A juntar a esta evidência, a pandemia redundou em perdas imediatas do produto interno bruto (PIB) sem paralelo histórico, cerca de 150 mil empregos destruídos logo do primeiro para o segundo trimestre de 2020, perto de 1,5 milhões de pessoas em regime de layoff e cerca de um quarto da força de trabalho por conta de outrem com salários apoiados pelas medidas de proteção do emprego implementadas pelo governo (Fonte: INE; FFMS).
Esta reflexão inicial, vem acompanhar o prepósito deste artigo, centrando nesta parte final atenções às cantinas sociais.
Tive oportunidade, de em 2017, elaborar um estudo em torno do Programa de Emergência Social (PES) (2011-2014), a implementar ao nível nacional e contemplando, na área prioritária de apoio às famílias, o Programa de Emergência Alimentar (PEA) cuja materialização se fez sob a forma de fornecimento de refeições já confecionadas numa “rede solidária de cantinas sociais”.
Na altura o governo, considerava-o, como um caso de inovação social. Questionei-me desde logo…será mesmo assim?
Perante os resultados obtidos com o estudo, ficou bem patente o facto de que mesmo, as cantinas sociais possibilitem aos seus beneficiários o acesso a uma refeição, foi possível concluir que este modelo de fornecimento (take-way), não contribui para a sua integração social, não podendo por isso ser considerado de inovação social. E isto porque, qualquer que ela seja, tem de ter na sua gênese a capacitação dos indivíduos, no fundo uma mudança positiva na sua vida…o que não acontece com esta medida.
Se me permitem, ainda duas notas muito breves:
1ª nota) Os indivíduos que recorrem a este apoio social são pessoas que, na sua grande maioria, nunca tinham vivenciado situações de pobreza, nem tinham necessitado de ajuda alimentar. Falamos de uma nova forma de encarar e olhar a pobreza.
2ª nota) Foi possível notar no estudo, que a situação de privação material severa destes indivíduos, coloca restrições às suas opções de vida e induz sentimentos de solidão e de inferioridade perante os outros, ainda que apenas metade dos indivíduos analisados, adotam estratégias para deixar de frequentar a cantina social. Uma interrogação pessoal, para reflexão; culpa deles, ou culpa da inércia do sistema?
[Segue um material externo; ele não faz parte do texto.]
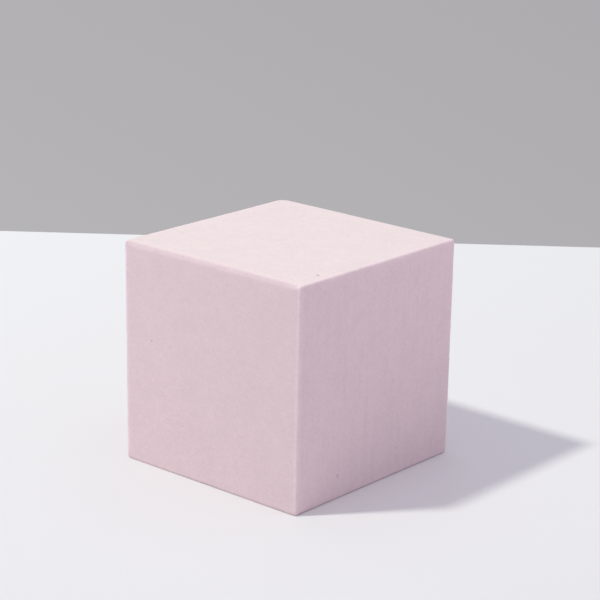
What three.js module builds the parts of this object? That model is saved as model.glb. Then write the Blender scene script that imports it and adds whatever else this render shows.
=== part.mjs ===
// A block of floral foam: one solid piece of rigid, open-celled foam, cut square from larger stock.
//
// The block stands on its base with the origin at the middle of the underside. +Z is up, +X runs
// across the block and +Y runs back along its longer side. All lengths are in millimetres.

import * as THREE from "three";

// The block is close to a cube: as high as a standard brick of foam is thick, and a little deeper than wide.
const BLOCK_HEIGHT = 80;
const BLOCK_WIDTH = 80.7;
const BLOCK_DEPTH = 83.4;

// Handling rounds each upright corner of the soft foam by its own amount.
const FRONT_RIGHT_CORNER_RADIUS = 1.3;
const BACK_RIGHT_CORNER_RADIUS = 1.4;
const BACK_LEFT_CORNER_RADIUS = 3;
const FRONT_LEFT_CORNER_RADIUS = 1.5;

// The edges round the top face and the base are eased all the way round.
const RIM_RADIUS = 1.2;

const CORNER_SEGMENTS = 5;
const RIM_SEGMENTS = 5;

const FOAM_PINK = "#edd7dd";
const FOAM_ROUGHNESS = 0.95;

// The block seen from above: a rectangle whose four corners are quarter circles.
function blockOutline() {
  const right = BLOCK_WIDTH / 2;
  const back = BLOCK_DEPTH / 2;
  const corners = [
    { x: right, y: -back, radius: FRONT_RIGHT_CORNER_RADIUS, startAngle: -Math.PI / 2 },
    { x: right, y: back, radius: BACK_RIGHT_CORNER_RADIUS, startAngle: 0 },
    { x: -right, y: back, radius: BACK_LEFT_CORNER_RADIUS, startAngle: Math.PI / 2 },
    { x: -right, y: -back, radius: FRONT_LEFT_CORNER_RADIUS, startAngle: Math.PI },
  ];
  const outline = new THREE.Shape();
  for (const { x, y, radius, startAngle } of corners) {
    const centreX = x - Math.sign(x) * radius;
    const centreY = y - Math.sign(y) * radius;
    const endAngle = startAngle + Math.PI / 2;
    outline.absarc(centreX, centreY, radius, startAngle, endAngle, false);
  }
  outline.closePath();
  return outline;
}

// The solid: the outline drawn up to the block's height, with a quarter-round rim at the top and the base.
function foamBlock() {
  const solid = new THREE.ExtrudeGeometry(blockOutline(), {
    depth: BLOCK_HEIGHT - 2 * RIM_RADIUS,
    curveSegments: CORNER_SEGMENTS,
    bevelThickness: RIM_RADIUS,
    bevelSize: RIM_RADIUS,
    bevelOffset: -RIM_RADIUS,
    bevelSegments: RIM_SEGMENTS,
  });
  const foam = new THREE.MeshStandardMaterial({
    color: FOAM_PINK,
    roughness: FOAM_ROUGHNESS,
    metalness: 0,
  });
  const block = new THREE.Mesh(solid, foam);
  block.name = "foam_block";
  block.position.z = RIM_RADIUS;
  return block;
}

const floralFoam = new THREE.Group();
floralFoam.add(foamBlock());

export default floralFoam;
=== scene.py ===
# %% [markdown]
# # A block of pink floral foam
# Florists push stems into a block like this one, and the foam grips them. It is rigid and brittle, made of
# very small open cells, and sliced from a larger slab. Nothing moves and nothing is fastened to it, so this
# lesson is about one piece: how to make a nearly plain block look like real foam. That comes from four
# things: edges softened by handling, a surface that is not quite flat, holes where cells have burst, and a
# matt, powdery finish whose grain is finer than anything that can be modelled.
#
# The imported model is loaded first. It gives the block's true size and its place, and nothing here
# changes either of them.

# %% Load the frame
import math
import random

import bmesh
import bpy
import numpy as np
from mathutils import Matrix, Vector, noise


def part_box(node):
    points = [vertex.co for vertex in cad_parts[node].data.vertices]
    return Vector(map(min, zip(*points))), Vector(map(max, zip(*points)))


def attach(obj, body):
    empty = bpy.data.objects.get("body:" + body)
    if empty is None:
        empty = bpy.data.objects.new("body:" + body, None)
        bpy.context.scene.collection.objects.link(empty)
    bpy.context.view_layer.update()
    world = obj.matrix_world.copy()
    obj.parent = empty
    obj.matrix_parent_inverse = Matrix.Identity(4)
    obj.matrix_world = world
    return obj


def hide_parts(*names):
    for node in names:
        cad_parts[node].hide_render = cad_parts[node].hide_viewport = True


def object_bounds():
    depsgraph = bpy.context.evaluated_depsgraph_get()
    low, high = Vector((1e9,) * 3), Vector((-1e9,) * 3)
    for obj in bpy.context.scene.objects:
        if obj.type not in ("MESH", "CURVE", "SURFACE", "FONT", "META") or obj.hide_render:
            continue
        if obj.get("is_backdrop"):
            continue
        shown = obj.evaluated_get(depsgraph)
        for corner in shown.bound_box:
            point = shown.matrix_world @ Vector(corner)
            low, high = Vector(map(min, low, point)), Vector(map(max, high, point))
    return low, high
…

Estou quase a terminar, mas acrescentar ainda, é urgente pensar numa estratégia conjunta, que rompa com o assistencialismo que nos últimos anos tem caraterizado esta medida. Sempre defendi e continuarei a fazê-lo, a intervenção social, só tem um resultado real, se existir uma congregação de esforços coletivos, no sentido da capacitação dos indivíduos.
Passaram-se precisamente 11 anos, após a criação das cantinas sociais, continuando diariamente a distribuir refeições. Por isso termino com uma nota e um desafio futuro, seria importante, e porque os tempos assim o são … de um certo modo controversos… perceber até que ponto, esta situação pandémica agravou e acentuou a ida destas pessoas às cantinas sociais. Até porque, as estatísticas disponíveis no Inquérito às Condições de Vida e Rendimento, mostram que o primeiro ano de pandemia foi caracterizado por um aumento dos índices de desigualdade e de risco de pobreza, invertendo uma trajetória de melhoria desde 2015.
Termino com um pensamento de Martin Luther King: “a verdadeira compaixão é mais atirar uma moeda a um pedinte”.
É um dever cívico, não unicamente atirar moedas, mas termos a capacidade de refletir sobre as causas sociais, no fundo… alterar o que pode ser melhorado.